Guides · Plating 101

How to plate food like a professional chef

We eat with our eyes first — the same dish, plated with intent, tastes better before the fork moves. Here's the whole craft in one guide: composition, color, sauce and garnish, ending with a routine you can run on tonight's dinner.

Plating isn't cheffy vanity, and it isn't tweezers. It's the last two minutes of cooking — the difference between the twenty minutes of work you did looking like it, or landing on the table as a pile. And it is measurable: served the identical chicken dish in two arrangements, restaurant diners rated the flavor of the food higher when the plate looked better.1

The good news is that plating is a learnable system, not a talent.
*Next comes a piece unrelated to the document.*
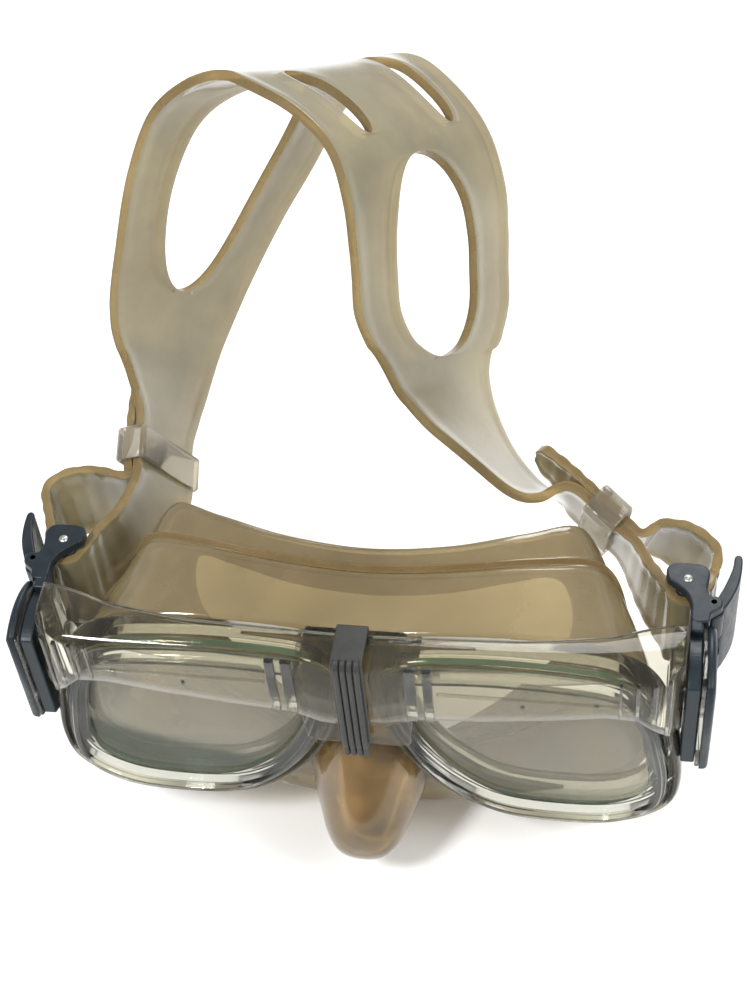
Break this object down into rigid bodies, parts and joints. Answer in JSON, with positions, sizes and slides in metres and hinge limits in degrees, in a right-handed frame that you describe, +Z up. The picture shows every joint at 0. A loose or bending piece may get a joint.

Chefs follow a handful of composition rules that you can copy exactly — and every rule in this guide works on a Tuesday-night dinner as well as it works on a tasting menu. Where the research contradicts the folklore, as it does with the famous odd-numbers rule, this guide follows the research. Every study it leans on is listed at the bottom.

Start with the plate itself

The plate is the canvas and the frame in one. Choose it before you think about arrangement.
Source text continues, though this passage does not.